Reforming the tax system
The PTI has taken the first steps towards tax reform. The first step is to separate revenue collection from tax policy formulation. The question is whether this will be significant enough to improve tax collection in the country. The decision is intended to take away policy formation powers form the Federal Board of Revenue, which will now only be responsible for tax administration and collection. The decision seems to mirror the larger shifts in governance advocated by international lenders. Similar moves to separate policy formulation and administration in the electricity and gas sectors has not worked well in terms of improving the actual operation of the sectors. A special committee will be formed to formulate a larger tax reform framework, which could mirror the government’s Economic Advisory Committee. Independent tax experts are expected to be put on board.
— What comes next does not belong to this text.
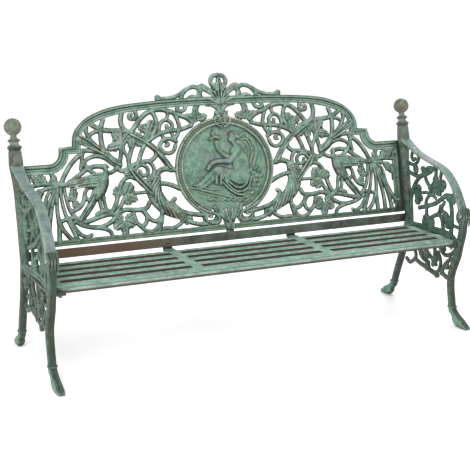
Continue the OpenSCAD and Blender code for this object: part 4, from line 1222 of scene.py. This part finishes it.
FLOOR = 40.0                   # half size in metres
FOCAL_PIXELS, IMAGE_WIDTH, SENSOR = 1059, 470, 36
CAMERA_PLACE = (-1.778, -3.723, 1.392)
CAMERA_DOWN, CAMERA_TURN = 13.2, 24.9  # degrees
SKY = 1.05

floor_paint = Nodes("floor_paint")
tone = floor_paint.mix(floor_paint.noise(3.0, 3.0), (0.97, 0.97, 0.97, 1.0), (0.99, 0.99, 0.99, 1.0))
floor_mesh = bpy.data.meshes.new("floor")
floor_corners = [(x * FLOOR, y * FLOOR, 0) for x, y in ((-1, -1), (1, -1), (1, 1), (-1, 1))]
floor_mesh.from_pydata(floor_corners, [], [(0, 1, 2, 3)])
floor_mesh.materials.append(floor_paint.finish(tone, 0.9))
floor = bpy.data.objects.new("floor", floor_mesh)
bpy.context.scene.collection.objects.link(floor)

world = bpy.data.worlds.new("studio")
bpy.context.scene.world = world
world.use_nodes = True
world.node_tree.nodes["Background"].inputs["Color"].default_value = (1, 1, 1, 1)
world.node_tree.nodes["Background"].inputs["Strength"].default_value = SKY


def lamp(name, place, target, size, power):
    """A round soft lamp aimed at a target."""
    data = bpy.data.lights.new(name, "AREA")
    data.shape = "DISK"
    data.size = size
    data.energy = power
    obj = bpy.data.objects.new(name, data)
    obj.location = place
    aim = np.array(target) - np.array(place)
    tilt = math.atan2(math.hypot(aim[0], aim[1]), -aim[2])
    obj.rotation_euler = (tilt, 0, math.atan2(-aim[0], aim[1]))
    bpy.context.scene.collection.objects.link(obj)


lamp("key", (-2.6, -3.4, 4.2), (0, 0, 0.5), 2.4, 170)
lamp("rim", (3.0, 2.4, 3.4), (0, 0, 0.6), 2.0, 60)

camera = bpy.data.cameras.new("camera")
camera.sensor_width = SENSOR
camera.lens = FOCAL_PIXELS / IMAGE_WIDTH * SENSOR
view = bpy.data.objects.new("camera", camera)
view.location = CAMERA_PLACE
view.rotation_euler = (math.radians(90 - CAMERA_DOWN), 0, math.radians(-CAMERA_TURN))
bpy.context.scene.collection.objects.link(view)
bpy.context.scene.camera = view
bpy.context.scene.view_settings.view_transform = "Standard"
Would making the FBR an autonomous body be in line with the PTI manifesto improve tax collection? FBR reform is a crucial part of the PTI’s 100-day reforms agenda. PM Imran Khan in his first speech promised to start the reform process with the FBR. The change looks good on paper like most other tax reform proposals to have been implemented, but there has been little success apart from the indirect taxation proposals. Tax reform has been on the cards for the last four decades. Previous efforts have included the Qamarul Islam report in the 1980s, the Shahid Husain Task Force in the 1990s, and the decade-long Tax Administration Reform Project.
There has always been a problem in how tax issues in the country are diagnosed. The narrative is that tax reform involves getting rid of decades of failure to adapt on the part of the bureaucracy. The reality is different. The tax bureaucracy is known to have adjusted well to the changing nature and growing scale of the Pakistani economy in terms of its ability to enrich itself through corrupt practices. Governance and service delivery in Pakistan are not connected to taxation. If anything, the feeling exists that tax does not go into providing services to the taxpayer. One can separate tax collection from policymaking, but how does that repair the relationship between the state and the local taxpayer? When service delivery involves informally bribing a state official to get an electricity connection or to get roads repaired, then the money should go directly into the tax coffer. The FBR is showing that it is in action – but the 3,000 notices are nowhere near sufficient to improve tax collection in the country. It will be important to see what the overall idea of tax reform is under the current government. For now, we are seeing a piecemeal, rather than a holistic, approach.